Clothing four children inexpensively is not something that can be done without planning and organization. (So much of what frugality can accomplish is impossible without organization.)
Here is a picture of some of the hand-me-downs I've saved for the kids. (Yes, I said some.) The kids range in age from 8 months to 8 years old - that's quite a bit of clothing to hold onto! We have a large-ish garage (2 1/2 car) with shelving covering one side. Fully 1/3 of it is taken up by clothing and shoes, boxed by gender and size. We have a few boxes in the attic of the house. Coats, gloves, hats and scarves are in a big rubbermaid tote in the basement.I've (mostly) used copy paper boxes, labeled, and put in order by size from left to right. Because I have such a large volume of clothing to choose from, I only save items that 1. I like 2. are unstained 3. are in good repair. I don't throw away clothing that I've chosen not to pass down. Instead, I either save it for our annual garage sale (another box in the garage!), or, if it's unsalvageable, I tear it up to use for cleaning rags. To repeat myself, because this point cannot be overstated, I only keep clothing that looks like it hasn't been passed down! I don't want my children to feel shabby, and having a large-ish family, it's important to me that my children look well-cared-for.
Saving clothes to pass down is only ONE part of the clothing system that I use. Getting the clothes for the oldest child to pass down is another matter - and being the cheapskate that I am, I do not pay full retail!

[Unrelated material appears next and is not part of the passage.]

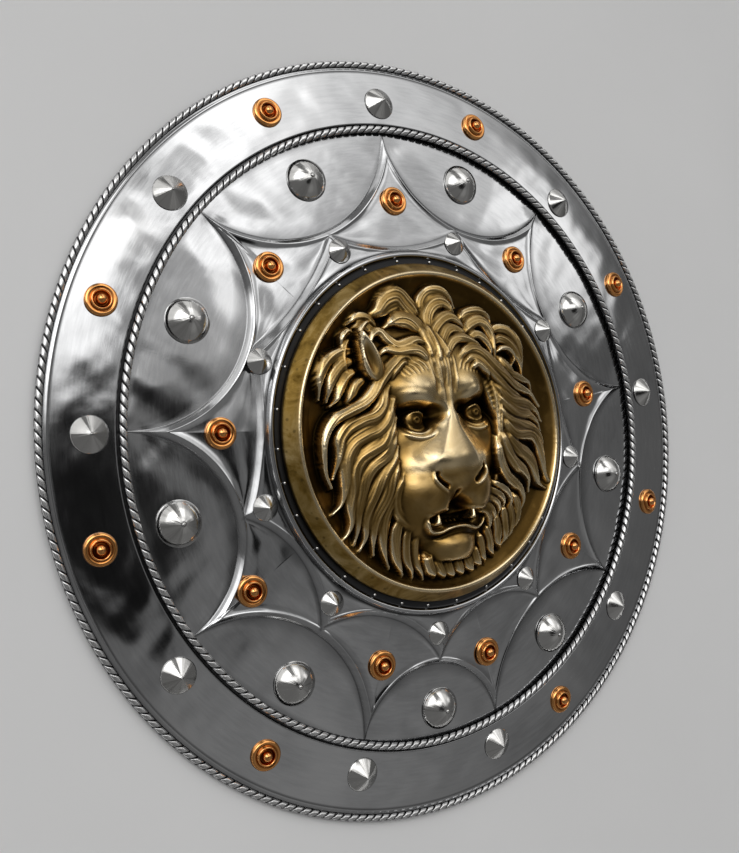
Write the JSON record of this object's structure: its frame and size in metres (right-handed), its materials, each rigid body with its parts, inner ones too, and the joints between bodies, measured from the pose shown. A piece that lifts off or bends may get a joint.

Please forgive the blurry picture - Gracie wouldn't let me put her down. (I know, you're surprised!)
This is the keystone of the system - the hand-me-up box. I got the name from a couple of friends, and the idea from The Tightwad Gazette. When I'm out garage sale-ing, I keep a sharp eye out for clothing that is a size ahead of what the oldest child is currently wearing. (For the boys, Adam wears an 8 right now. For girls, Grace is currently in 18 months.) For younger children, I have to keep the season in mind, too. I know the bigger sizes (starting at about 4 or 5) will be worn for a full year, so I can buy Adam's clothes for summer or winter wear. But for Gracie, it's another matter. I have to make my best guess about what size she'll be in the spring, when she'll need warm-weather clothes. But at garage sale prices, I can afford to make a few mistakes. I can always choose to sell wrong-season clothes at our annual garage sale, or I can keep them, awaiting the next child who might "line up" with that size in the right season.
In any case, when I have enough of the next upcoming size in the hand-me-up box, I "break out" a new box, label it with size and gender, and put it on the shelf. Grace has a full box of 18 month winter clothes that she hasn't worn yet. In the hand-me-up box, Adam has some size 8 jeans (he was a 7 last winter), tees, and sweatshirts. He also has some size 10 items waiting. There are some larger sized (2T-4T) items in there for Grace, too - things that were so inexpensive and so cute that I couldn't pass them up.
When each season changes, I "go shopping in the garage" and pull out clothes for everyone, putting away out of season clothes. The boys get a big kick out of getting a whole new wardrobe all at once, and I LOVE not spending a ton of money on clothing. As a side benefit, the kids closets are rarely crowded with outgrown clothes, since I can just rotate them out to the garage mid-season, and rotate in clothes in a larger size.
In the future, I'd like to have a clothing inventory. I'm thinking a spiral notebook, with one size/gender on each page, and a brief list of clothing, so I know if I'm short on 3T jeans, or size 6 sweatshirts. But that will have to wait until I clear my craft table and paint the bedroom.